§ Exercise input
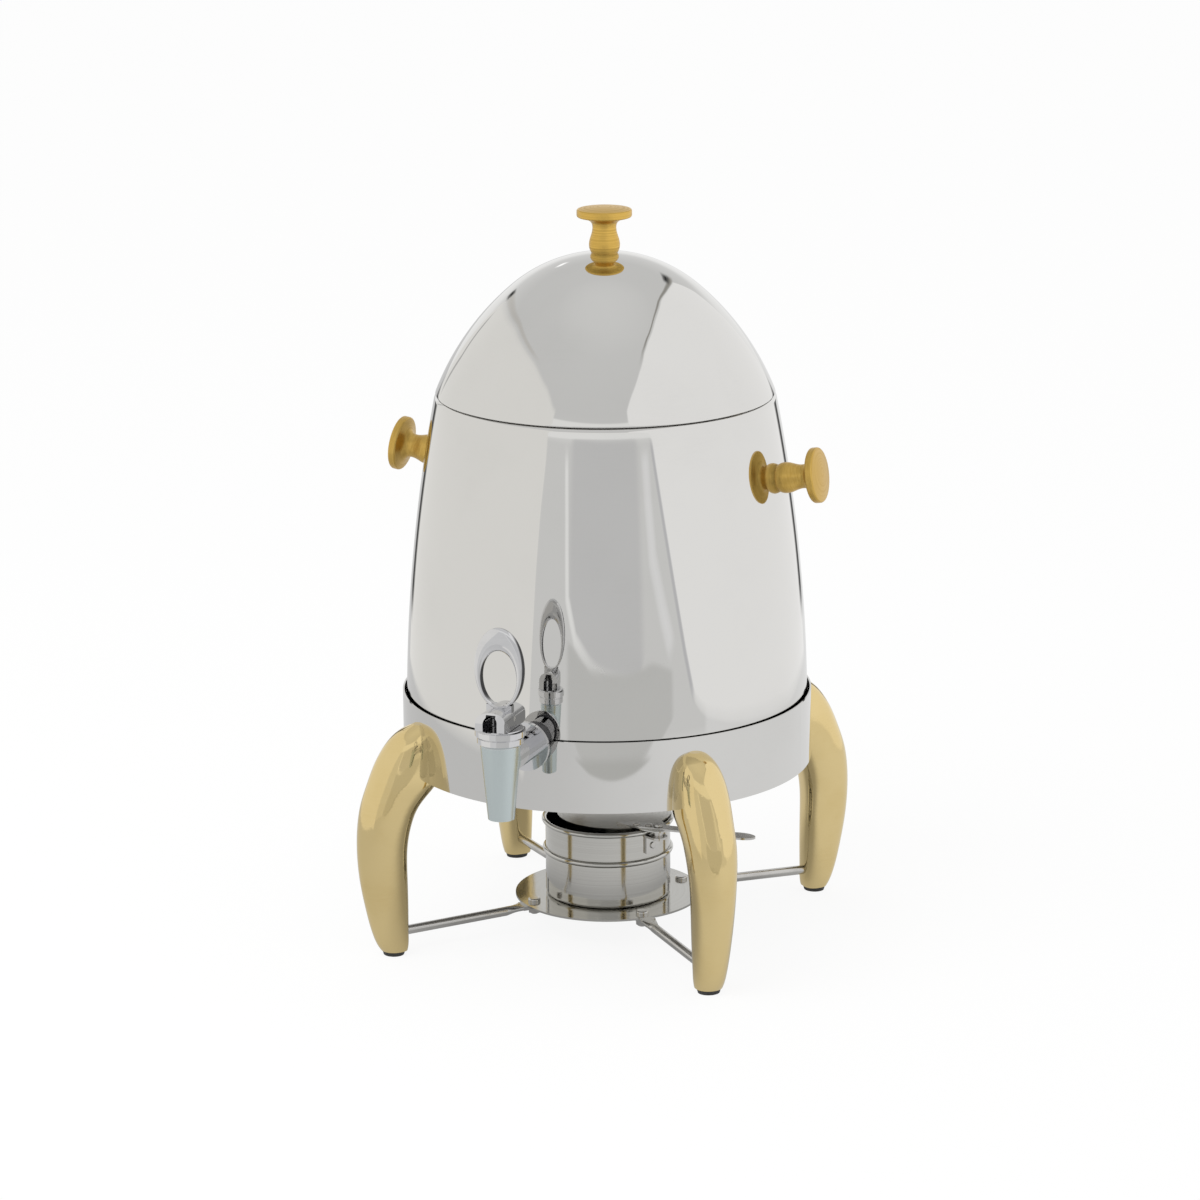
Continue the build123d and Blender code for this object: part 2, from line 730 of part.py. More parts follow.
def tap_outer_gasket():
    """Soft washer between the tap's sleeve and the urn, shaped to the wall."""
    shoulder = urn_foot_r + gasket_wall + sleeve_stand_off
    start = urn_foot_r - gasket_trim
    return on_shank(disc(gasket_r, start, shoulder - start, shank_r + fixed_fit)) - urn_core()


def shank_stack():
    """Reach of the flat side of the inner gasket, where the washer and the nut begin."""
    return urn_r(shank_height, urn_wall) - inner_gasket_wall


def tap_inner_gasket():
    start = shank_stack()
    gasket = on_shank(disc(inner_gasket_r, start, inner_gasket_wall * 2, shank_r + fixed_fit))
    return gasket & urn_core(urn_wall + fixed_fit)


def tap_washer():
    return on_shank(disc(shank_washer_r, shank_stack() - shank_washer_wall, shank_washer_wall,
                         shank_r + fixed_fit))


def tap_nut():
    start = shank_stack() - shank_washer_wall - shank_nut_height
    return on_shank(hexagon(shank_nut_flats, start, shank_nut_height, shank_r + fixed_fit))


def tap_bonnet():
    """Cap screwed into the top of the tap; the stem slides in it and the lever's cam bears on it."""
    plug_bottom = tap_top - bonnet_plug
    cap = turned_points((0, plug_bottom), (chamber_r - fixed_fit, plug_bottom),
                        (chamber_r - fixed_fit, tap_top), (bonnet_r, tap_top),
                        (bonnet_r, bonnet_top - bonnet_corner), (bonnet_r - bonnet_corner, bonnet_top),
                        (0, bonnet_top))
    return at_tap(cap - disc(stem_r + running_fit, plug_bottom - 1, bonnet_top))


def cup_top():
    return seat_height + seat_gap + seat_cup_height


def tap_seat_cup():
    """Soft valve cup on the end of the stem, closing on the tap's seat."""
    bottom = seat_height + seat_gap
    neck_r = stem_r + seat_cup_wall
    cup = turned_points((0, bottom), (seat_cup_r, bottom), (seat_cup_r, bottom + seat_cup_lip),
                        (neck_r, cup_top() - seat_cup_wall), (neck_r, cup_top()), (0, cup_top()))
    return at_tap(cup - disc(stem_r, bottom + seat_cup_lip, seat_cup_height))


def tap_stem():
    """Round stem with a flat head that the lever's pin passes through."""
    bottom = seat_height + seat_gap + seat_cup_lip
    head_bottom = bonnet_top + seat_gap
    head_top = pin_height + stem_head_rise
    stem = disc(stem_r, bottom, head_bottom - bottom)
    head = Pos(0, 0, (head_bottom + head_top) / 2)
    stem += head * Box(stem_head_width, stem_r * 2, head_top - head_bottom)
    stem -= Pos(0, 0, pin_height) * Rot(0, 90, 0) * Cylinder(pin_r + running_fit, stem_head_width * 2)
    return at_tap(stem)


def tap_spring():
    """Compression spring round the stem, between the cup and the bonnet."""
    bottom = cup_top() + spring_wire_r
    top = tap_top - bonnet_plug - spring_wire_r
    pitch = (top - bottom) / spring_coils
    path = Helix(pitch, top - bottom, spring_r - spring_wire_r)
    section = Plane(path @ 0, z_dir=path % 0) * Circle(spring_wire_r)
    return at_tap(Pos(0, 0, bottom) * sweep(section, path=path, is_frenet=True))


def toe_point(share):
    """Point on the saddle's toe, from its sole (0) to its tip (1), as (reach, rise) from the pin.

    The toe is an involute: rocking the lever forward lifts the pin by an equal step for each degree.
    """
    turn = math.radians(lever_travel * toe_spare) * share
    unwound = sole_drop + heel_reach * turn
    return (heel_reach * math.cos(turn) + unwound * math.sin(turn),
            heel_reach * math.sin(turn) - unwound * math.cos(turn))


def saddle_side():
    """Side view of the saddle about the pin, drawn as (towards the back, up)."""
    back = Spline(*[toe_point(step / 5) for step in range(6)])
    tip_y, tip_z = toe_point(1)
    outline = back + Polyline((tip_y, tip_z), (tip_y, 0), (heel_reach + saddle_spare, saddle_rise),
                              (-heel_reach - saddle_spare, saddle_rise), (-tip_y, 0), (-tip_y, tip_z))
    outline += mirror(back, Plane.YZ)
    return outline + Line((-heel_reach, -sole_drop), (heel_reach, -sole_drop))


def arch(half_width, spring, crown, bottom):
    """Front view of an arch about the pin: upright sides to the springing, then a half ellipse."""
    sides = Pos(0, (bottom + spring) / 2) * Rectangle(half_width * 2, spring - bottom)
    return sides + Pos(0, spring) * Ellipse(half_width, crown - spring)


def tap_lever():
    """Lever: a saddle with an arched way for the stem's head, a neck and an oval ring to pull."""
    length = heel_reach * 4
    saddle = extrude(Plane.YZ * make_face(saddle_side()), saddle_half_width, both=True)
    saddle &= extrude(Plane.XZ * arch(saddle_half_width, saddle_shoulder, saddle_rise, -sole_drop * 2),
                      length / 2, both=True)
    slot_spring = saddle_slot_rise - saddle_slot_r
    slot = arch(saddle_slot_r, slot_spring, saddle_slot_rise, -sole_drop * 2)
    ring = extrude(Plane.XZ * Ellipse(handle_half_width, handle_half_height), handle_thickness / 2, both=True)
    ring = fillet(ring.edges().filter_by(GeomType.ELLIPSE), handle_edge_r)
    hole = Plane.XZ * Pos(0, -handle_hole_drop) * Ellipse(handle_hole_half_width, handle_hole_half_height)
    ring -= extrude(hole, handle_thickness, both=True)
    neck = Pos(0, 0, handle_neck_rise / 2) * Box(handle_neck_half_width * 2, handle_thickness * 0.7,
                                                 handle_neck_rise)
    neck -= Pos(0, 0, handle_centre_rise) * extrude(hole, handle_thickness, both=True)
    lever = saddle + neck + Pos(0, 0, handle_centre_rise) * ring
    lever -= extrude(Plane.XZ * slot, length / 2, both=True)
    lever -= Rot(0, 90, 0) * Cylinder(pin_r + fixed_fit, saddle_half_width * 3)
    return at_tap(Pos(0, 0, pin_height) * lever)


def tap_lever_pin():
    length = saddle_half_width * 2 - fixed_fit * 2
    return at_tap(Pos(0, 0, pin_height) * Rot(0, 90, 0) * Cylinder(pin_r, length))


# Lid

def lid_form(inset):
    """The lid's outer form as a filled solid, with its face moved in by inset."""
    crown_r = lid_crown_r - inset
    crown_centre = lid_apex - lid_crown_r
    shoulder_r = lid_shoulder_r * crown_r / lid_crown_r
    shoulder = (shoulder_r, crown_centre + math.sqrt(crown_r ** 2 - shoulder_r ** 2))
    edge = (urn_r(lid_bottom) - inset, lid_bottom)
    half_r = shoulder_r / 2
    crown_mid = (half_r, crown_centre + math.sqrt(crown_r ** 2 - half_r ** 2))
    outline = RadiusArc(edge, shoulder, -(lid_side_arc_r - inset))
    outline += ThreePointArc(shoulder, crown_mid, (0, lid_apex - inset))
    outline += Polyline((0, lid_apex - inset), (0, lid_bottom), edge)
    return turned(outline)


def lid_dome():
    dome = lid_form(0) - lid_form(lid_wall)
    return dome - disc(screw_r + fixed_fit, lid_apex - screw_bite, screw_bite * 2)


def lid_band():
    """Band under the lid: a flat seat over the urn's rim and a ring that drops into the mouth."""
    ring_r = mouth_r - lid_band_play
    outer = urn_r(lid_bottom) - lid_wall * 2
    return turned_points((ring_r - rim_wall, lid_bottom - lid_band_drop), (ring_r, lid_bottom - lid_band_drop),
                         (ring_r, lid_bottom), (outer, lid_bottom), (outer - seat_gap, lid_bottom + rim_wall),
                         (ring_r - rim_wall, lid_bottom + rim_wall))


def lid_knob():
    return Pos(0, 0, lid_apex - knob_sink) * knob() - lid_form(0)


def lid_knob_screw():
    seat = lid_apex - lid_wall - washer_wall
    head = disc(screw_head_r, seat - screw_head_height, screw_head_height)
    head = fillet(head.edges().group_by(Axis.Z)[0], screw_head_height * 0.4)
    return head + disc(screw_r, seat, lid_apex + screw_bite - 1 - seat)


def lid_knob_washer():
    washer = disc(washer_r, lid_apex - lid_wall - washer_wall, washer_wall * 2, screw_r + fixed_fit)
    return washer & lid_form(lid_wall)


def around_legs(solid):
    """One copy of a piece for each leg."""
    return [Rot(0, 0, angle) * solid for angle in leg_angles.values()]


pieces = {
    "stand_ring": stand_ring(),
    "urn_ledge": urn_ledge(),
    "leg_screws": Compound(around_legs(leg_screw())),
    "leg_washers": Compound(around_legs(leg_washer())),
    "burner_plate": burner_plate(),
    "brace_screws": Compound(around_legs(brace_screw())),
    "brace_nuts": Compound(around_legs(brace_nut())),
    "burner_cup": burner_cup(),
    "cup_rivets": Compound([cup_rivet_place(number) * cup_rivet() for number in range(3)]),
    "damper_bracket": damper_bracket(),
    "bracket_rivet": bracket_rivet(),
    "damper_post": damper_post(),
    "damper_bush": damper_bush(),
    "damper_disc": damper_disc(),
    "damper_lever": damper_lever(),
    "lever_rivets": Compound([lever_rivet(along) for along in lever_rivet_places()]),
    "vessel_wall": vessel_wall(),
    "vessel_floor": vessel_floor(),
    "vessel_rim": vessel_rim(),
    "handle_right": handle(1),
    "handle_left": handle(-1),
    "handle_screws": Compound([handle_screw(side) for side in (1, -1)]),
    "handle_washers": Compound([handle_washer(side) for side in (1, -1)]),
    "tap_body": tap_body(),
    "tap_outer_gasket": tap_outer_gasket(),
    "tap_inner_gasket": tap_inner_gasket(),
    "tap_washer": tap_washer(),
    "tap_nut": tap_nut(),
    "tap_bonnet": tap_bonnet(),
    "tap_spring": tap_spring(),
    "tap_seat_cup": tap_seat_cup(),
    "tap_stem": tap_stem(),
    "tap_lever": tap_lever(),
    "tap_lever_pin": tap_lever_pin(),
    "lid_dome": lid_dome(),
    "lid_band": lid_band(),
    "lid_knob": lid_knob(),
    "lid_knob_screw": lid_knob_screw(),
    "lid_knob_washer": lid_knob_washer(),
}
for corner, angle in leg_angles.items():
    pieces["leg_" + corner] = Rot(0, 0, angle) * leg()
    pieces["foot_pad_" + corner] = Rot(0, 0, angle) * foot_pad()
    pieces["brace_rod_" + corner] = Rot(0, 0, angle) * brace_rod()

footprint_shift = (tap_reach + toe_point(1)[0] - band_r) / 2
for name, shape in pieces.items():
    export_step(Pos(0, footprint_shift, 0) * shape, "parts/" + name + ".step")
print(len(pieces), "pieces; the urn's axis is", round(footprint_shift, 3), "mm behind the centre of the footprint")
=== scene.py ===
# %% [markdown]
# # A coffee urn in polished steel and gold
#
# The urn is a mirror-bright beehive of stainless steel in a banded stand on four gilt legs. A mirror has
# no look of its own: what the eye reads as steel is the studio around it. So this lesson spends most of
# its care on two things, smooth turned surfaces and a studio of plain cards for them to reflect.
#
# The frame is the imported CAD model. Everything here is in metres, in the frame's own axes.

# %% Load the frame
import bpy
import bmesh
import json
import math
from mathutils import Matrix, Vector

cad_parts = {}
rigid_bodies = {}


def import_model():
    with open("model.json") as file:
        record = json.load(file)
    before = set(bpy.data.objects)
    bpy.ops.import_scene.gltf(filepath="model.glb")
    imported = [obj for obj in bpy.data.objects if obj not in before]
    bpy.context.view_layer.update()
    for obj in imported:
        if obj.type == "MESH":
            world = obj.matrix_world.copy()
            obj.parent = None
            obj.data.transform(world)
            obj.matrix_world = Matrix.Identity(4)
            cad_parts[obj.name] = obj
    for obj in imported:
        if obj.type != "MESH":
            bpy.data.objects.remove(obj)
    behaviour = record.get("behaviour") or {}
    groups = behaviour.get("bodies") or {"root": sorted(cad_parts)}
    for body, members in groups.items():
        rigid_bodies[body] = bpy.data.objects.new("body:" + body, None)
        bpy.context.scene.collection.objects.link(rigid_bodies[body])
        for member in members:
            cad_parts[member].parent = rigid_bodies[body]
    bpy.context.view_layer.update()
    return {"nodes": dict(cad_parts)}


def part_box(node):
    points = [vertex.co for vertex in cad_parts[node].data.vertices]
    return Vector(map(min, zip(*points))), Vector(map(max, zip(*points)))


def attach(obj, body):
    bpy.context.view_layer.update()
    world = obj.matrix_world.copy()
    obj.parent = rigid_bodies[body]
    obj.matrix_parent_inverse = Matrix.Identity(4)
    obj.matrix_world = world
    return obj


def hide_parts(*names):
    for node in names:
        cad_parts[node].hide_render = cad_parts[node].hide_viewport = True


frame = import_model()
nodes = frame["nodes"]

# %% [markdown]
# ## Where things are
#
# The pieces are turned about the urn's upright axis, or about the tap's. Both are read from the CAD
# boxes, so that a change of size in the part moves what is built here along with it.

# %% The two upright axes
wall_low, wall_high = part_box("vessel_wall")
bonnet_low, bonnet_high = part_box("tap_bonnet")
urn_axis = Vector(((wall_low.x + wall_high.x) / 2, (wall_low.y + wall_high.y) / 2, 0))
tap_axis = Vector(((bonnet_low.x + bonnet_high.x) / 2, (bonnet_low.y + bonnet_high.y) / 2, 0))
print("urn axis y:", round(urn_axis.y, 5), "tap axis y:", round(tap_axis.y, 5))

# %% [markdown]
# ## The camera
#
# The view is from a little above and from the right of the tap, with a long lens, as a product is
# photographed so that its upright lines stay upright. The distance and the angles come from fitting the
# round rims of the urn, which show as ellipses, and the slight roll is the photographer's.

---

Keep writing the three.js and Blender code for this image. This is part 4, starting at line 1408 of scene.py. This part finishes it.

--

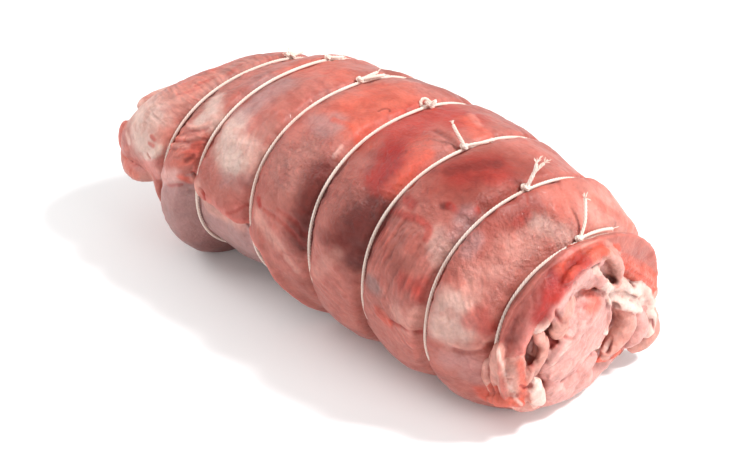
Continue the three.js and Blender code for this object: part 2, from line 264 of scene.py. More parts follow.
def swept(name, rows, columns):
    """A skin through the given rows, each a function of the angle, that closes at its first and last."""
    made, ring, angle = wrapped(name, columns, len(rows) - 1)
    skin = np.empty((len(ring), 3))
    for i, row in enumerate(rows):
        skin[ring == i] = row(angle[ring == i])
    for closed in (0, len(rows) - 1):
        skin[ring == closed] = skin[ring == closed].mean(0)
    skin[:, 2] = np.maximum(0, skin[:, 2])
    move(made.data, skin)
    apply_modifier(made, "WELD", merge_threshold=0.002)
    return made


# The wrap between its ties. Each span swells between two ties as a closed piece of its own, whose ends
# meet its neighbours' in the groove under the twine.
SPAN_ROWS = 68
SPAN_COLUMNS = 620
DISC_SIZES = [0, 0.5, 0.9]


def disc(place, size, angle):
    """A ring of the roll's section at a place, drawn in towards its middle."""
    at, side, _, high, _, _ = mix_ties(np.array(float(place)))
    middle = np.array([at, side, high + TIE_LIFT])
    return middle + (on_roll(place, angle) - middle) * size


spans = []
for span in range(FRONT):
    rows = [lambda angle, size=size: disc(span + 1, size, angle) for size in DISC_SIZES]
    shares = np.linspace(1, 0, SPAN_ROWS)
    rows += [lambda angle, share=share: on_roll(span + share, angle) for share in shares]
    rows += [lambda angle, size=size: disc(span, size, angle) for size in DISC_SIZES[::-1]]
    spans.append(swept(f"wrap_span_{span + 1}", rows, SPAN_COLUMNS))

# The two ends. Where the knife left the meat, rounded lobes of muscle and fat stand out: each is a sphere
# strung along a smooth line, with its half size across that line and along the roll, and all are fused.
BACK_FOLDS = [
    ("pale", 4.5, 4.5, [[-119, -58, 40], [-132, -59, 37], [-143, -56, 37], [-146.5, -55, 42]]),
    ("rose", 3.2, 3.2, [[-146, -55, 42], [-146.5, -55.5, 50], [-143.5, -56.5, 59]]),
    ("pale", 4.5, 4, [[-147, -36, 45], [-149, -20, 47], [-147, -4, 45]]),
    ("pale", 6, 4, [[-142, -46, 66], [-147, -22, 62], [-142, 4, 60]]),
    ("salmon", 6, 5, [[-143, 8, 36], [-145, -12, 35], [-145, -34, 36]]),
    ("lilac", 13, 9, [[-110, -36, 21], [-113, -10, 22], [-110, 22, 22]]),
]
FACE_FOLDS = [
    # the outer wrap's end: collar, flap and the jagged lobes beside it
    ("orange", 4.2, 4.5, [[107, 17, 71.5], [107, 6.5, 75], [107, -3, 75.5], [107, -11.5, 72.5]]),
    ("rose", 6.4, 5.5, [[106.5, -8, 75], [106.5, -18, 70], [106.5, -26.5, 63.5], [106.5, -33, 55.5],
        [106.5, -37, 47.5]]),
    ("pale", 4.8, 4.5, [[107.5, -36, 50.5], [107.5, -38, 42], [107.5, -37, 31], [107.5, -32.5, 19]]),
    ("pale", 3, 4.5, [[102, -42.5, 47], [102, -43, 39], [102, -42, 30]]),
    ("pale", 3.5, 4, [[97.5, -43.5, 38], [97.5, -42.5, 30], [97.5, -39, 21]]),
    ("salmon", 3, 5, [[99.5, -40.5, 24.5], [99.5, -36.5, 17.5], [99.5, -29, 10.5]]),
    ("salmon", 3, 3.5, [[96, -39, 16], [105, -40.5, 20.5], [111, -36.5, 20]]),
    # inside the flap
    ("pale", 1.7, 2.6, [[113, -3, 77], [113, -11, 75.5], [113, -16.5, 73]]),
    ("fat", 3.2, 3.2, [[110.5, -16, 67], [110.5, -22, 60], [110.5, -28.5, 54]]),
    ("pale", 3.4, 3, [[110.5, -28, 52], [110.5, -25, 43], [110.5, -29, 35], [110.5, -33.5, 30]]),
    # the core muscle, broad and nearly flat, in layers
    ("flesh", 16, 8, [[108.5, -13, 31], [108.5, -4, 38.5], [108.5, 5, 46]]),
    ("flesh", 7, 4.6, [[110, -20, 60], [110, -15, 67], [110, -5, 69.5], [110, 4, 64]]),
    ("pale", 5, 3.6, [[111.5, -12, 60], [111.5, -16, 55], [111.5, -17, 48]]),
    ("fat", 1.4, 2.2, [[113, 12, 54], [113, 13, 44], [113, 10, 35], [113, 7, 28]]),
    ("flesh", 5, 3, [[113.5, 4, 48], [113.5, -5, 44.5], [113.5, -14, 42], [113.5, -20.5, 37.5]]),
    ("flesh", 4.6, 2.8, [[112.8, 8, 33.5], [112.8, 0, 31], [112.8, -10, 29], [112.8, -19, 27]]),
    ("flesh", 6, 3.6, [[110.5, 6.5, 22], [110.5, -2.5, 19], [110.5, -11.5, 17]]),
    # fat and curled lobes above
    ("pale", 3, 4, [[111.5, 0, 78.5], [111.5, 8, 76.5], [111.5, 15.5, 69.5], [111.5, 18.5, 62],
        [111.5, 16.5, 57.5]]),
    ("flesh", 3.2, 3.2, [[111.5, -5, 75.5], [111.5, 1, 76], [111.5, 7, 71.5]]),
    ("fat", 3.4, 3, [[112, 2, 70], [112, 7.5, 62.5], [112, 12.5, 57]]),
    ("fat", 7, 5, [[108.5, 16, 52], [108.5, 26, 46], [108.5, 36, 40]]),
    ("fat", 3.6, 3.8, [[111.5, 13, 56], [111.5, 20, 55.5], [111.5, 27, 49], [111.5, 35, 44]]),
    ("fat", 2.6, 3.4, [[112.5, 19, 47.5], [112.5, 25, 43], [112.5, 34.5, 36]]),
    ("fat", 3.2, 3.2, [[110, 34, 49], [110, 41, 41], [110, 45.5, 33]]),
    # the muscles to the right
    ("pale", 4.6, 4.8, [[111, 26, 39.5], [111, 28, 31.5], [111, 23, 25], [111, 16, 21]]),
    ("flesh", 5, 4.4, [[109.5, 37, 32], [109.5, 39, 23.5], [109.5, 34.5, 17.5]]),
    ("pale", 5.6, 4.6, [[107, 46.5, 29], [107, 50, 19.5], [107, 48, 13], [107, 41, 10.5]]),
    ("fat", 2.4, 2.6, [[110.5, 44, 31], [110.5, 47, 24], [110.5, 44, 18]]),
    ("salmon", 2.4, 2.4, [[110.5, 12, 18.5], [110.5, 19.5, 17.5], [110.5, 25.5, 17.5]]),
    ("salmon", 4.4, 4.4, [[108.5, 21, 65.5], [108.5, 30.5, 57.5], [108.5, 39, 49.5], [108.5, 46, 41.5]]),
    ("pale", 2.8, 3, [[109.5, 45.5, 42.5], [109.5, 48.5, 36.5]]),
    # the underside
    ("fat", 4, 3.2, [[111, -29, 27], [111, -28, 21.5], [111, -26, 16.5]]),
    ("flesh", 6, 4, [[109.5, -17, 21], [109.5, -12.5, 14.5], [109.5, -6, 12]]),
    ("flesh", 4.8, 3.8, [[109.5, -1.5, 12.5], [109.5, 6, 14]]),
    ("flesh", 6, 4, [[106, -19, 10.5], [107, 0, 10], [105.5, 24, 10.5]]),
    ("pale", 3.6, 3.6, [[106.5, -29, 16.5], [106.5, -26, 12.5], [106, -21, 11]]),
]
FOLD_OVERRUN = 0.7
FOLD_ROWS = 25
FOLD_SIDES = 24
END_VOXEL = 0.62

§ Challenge
Retype only what lies between the line bearing "Continue the build123d" and the line bearing "return seat_height +", keeping both of those lines.

§ Output
Continue the build123d and Blender code for this object: part 2, from line 730 of part.py. More parts follow.
def tap_outer_gasket():
    """Soft washer between the tap's sleeve and the urn, shaped to the wall."""
    shoulder = urn_foot_r + gasket_wall + sleeve_stand_off
    start = urn_foot_r - gasket_trim
    return on_shank(disc(gasket_r, start, shoulder - start, shank_r + fixed_fit)) - urn_core()


def shank_stack():
    """Reach of the flat side of the inner gasket, where the washer and the nut begin."""
    return urn_r(shank_height, urn_wall) - inner_gasket_wall


def tap_inner_gasket():
    start = shank_stack()
    gasket = on_shank(disc(inner_gasket_r, start, inner_gasket_wall * 2, shank_r + fixed_fit))
    return gasket & urn_core(urn_wall + fixed_fit)


def tap_washer():
    return on_shank(disc(shank_washer_r, shank_stack() - shank_washer_wall, shank_washer_wall,
                         shank_r + fixed_fit))


def tap_nut():
    start = shank_stack() - shank_washer_wall - shank_nut_height
    return on_shank(hexagon(shank_nut_flats, start, shank_nut_height, shank_r + fixed_fit))


def tap_bonnet():
    """Cap screwed into the top of the tap; the stem slides in it and the lever's cam bears on it."""
    plug_bottom = tap_top - bonnet_plug
    cap = turned_points((0, plug_bottom), (chamber_r - fixed_fit, plug_bottom),
                        (chamber_r - fixed_fit, tap_top), (bonnet_r, tap_top),
                        (bonnet_r, bonnet_top - bonnet_corner), (bonnet_r - bonnet_corner, bonnet_top),
                        (0, bonnet_top))
    return at_tap(cap - disc(stem_r + running_fit, plug_bottom - 1, bonnet_top))


def cup_top():
    return seat_height + seat_gap + seat_cup_height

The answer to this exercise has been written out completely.